As they spoke, an ASU student, herself a member of the Navajo Nation, took notes on large pads of paper. Later, the student transcribed the discussion into the Navajo language, so it could be read by all members of the community.

This was a “visioning session” – one element of a 2-year collaborative project between the Navajo Nation’s central government and ASU’s School of Geographical Sciences and Urban Planning.

ASU-Navajo Nation collaboration

In 1998, the Navajo government passed the Local Governance Act, a piece of legislation that for the first time gave significant governing authority to the nation’s local jurisdictions, called chapters.

A key provision of the act was to allow the chapters to administer and manage the lands within their jurisdictions, and produce community land use plans. This was an innovation – a first effort among U.S. Native governments to decentralize their planning efforts while still linking planning to the central tribal government.

In 2012, ASU’s School of Geographical Sciences and Urban Planning received a contract to evaluate this new planning approach, and after two years of work a final report was distributed in December 2014.

“This was the first effort to systematically assess land use planning in the Navajo Nation,” explained David Pijawka, professor of planning and principal investigator for the ASU project. “An important aspect of the project was to bring Navajo students into the planning process." 

Pijawka's research team consisted of six Navajo students, along with one non-Navajo graduate student.

To date, 97 of the nation’s 110 chapters have developed “Community Based Land Use Plans” that have been approved by the Navajo central government. Pijawka’s team was charged with evaluating the existing plans and the process used to develop them and, especially critical, to consider whether the plans have been effective in improving conditions for Navajo communities.

The 1998 legislation mandates that each chapter update its land use plans every 5 years, involving the local community in the process. A key goal for the ASU study was to identify existing problems and barriers to effective planning to facilitate improvements as updates are initiated.

The evaluation

The ASU team took a multifaceted approach to evaluating the chapter land use plans. They obtained and analyzed land use and development plans from non-Navajo American Indian communities across the country. They conducted an in-depth review of 22 of the 97 approved plans, including samples of very rural and more urban chapters.

During the period of the study, two chapters were in the process of organizing to update their land use plans – Chinle and Black Mesa. The study team worked closely with each of the two chapters’ leadership as they developed planning elements for the updates. As well as adding input into the process, the experience helped the team learn about challenges faced.

In addition, the team conducted focus groups with officials and staff from 10 chapters and all five of the Navajo nation’s agencies (regional groupings of chapters). Finally, they conducted in-depth interviews with governmental officials from chapters and governmental departments to learn about planning processes and planning needs.


Based on what they learned from the national analysis, plan review, pilot studies with Chinle and Black Mesa, focus groups and interviews, the team made several key recommendations. They proposed strategies for educating chapter community members about the planning process and for developing visioning and community engagement opportunities like the session at Black Mesa. They recommended several types of visioning approaches.

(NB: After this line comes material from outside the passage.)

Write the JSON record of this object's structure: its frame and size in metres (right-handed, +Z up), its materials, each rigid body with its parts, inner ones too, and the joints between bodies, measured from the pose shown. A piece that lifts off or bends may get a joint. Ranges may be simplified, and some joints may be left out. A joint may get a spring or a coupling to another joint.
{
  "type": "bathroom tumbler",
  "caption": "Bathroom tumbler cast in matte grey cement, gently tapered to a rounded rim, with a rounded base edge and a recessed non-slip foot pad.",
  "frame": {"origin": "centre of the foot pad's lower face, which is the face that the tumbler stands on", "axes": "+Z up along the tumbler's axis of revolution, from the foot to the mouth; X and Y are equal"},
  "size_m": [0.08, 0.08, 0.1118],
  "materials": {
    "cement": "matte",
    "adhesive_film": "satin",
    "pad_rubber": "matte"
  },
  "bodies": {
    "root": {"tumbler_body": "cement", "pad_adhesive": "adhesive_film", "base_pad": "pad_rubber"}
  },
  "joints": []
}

In addition, the team felt that the mapping capabilities of GIS – geographic information systems – offer valuable tools for both local and national planning. Many of the current chapter land use plans identify the importance of environmental and cultural resources. GIS can be used to inventory these resources and integrate them into community plans. GIS technology can also help with identifying suitable locations for development and protection.

Next steps

With the report just delivered to Navajo Nation officials, a proposal is already in the works for a follow-up project. The officials have requested that ASU planners develop a short, concise handbook that will provide a guide that chapters can use as they begin their community land use plan updates.

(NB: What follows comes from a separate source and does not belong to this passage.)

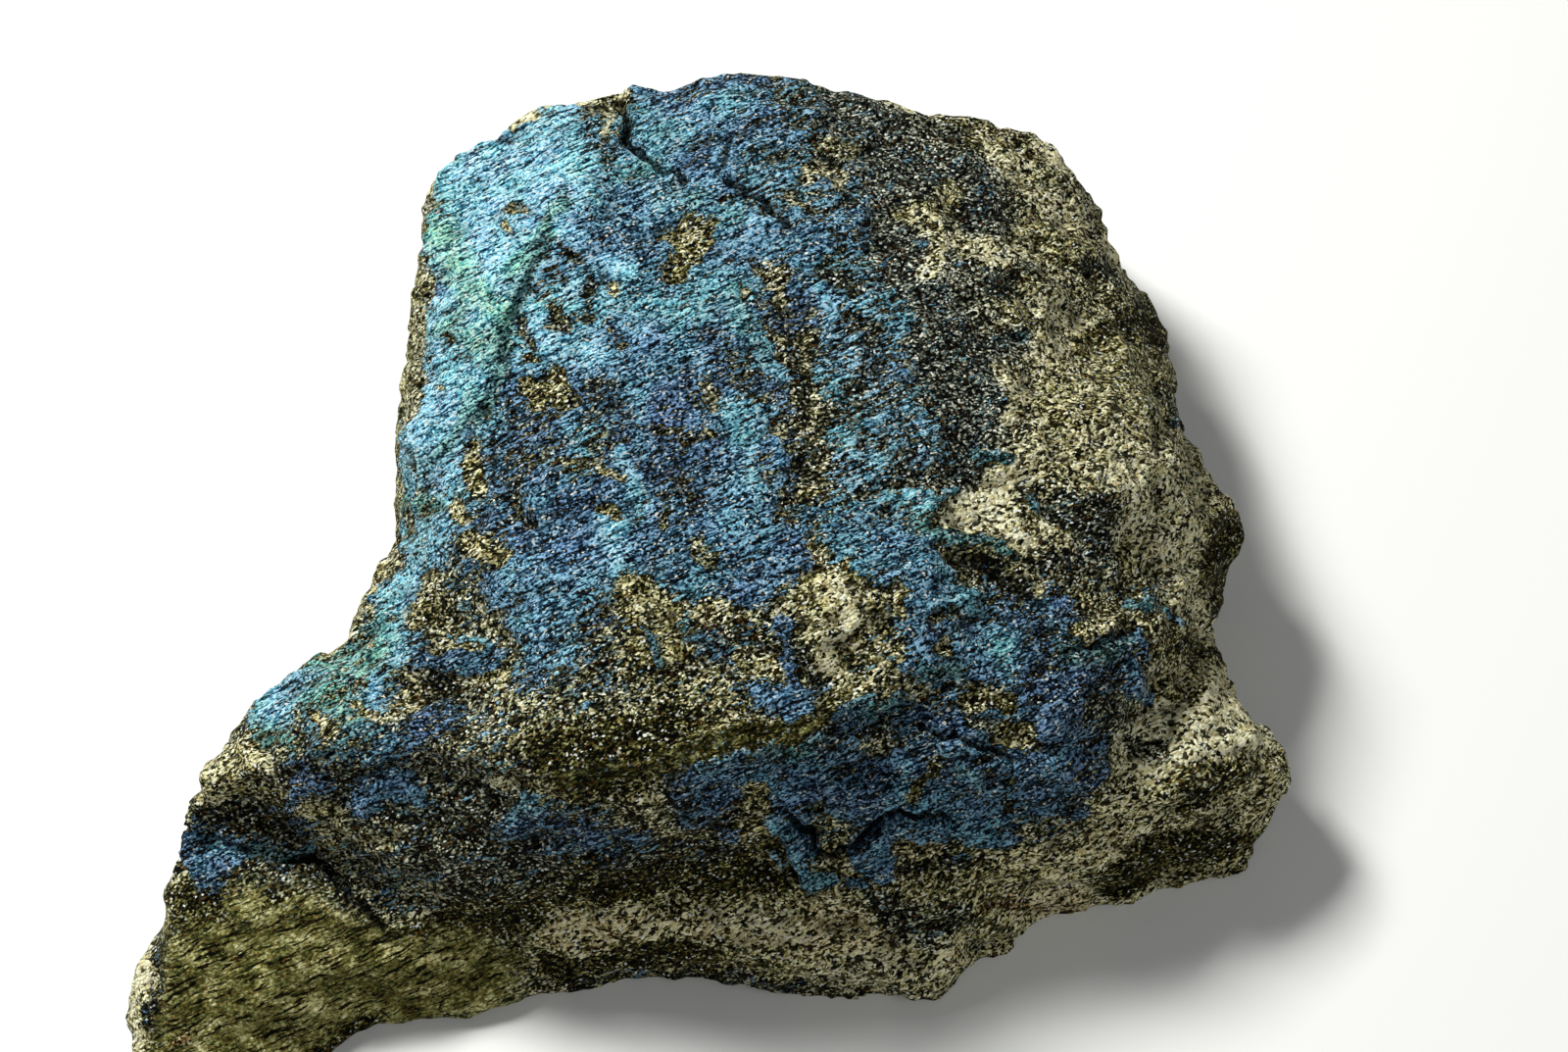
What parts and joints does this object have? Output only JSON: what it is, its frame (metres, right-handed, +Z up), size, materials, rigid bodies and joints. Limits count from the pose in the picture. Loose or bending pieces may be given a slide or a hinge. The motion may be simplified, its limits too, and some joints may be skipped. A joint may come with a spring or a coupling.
{
  "type": "aerinite mineral specimen",
  "caption": "Rough broken block of dark speckled dolerite lying on its flat back, with a blue aerinite crust over its upper face and front.",
  "frame": {"origin": "centre of the bounding box's base, in the plane of the flat face that the stone lies on", "axes": "+Z up out of the table, through the crusted face; +X along the long, ragged front foot; -Y to the front, where the foot is"},
  "size_m": [0.12, 0.1073, 0.0397],
  "materials": {
    "stone": "rough, crystalline grain under a dull earthy blue crust"
  },
  "bodies": {
    "root": {"stone": "stone"}
  },
  "joints": []
}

In addition, the central government has moved ahead to improve expertise in planning by hiring 16 planners who will be stationed at administrative support centers throughout the nation.

The enthusiasm for ASU’s work may be best illustrated by a comment made at one of the visioning sessions by an elderly resident: “Thank you for bringing our children back home to improve our lives.”

Note: Report co-authors were James Gardner, who completed a master’s degree in urban and environmental planning; professor David Pijawka; and Eric Trevan, a doctoral student in community resources and development. Five other ASU students participated in the project: Shaina Begay and Seneca House, who have now completed bachelors’ degrees in urban and environmental planning; Monique Reveles, an undergraduate in the School of Sustainability; Alesha Sloan, who completed a bachelor’s degree and in urban and environmental planning and is in her final semester of a master’s degree in the same field; and Chandler Willie, a designer and graduate student in the Herberger Institute.

The School of Geographical Sciences & Urban Planning is an academic unit of the College of Liberal Arts & Sciences.

Barbara Trapido-Lurie

research professional senior, School of Geographical Sciences and Urban Planning


Collaborations with industry aim to boost solar energy technology

January 13, 2015

Two Arizona State University engineers – Mariana Bertoni and Stuart Bowden – will have roles partnering with industry as part of an effort by the U.S. Department of Energy to aid photovoltaic manufacturing and supply-chain companies in advancing their technologies.

Their projects are among research and development endeavors the Department of Energy is supporting through its SunShot Solar Manufacturing 2 program, which is providing more than $24 million to 10 solar energy technology manufacturers based in the United States. Bertoni solar panel Download Full Image

The program supports development of innovative technology for novel manufacturing equipment and processes that will reduce costs and increase efficiency.

Bertoni, an assistant professor, and Bowden, an associate research professor, are faculty members in the School of Electrical, Computer and Energy Engineering, one of ASU’s Ira A. Fulton Schools of Engineering. They both also are Senior Sustainability Scientists in the Global Institute of Sustainability.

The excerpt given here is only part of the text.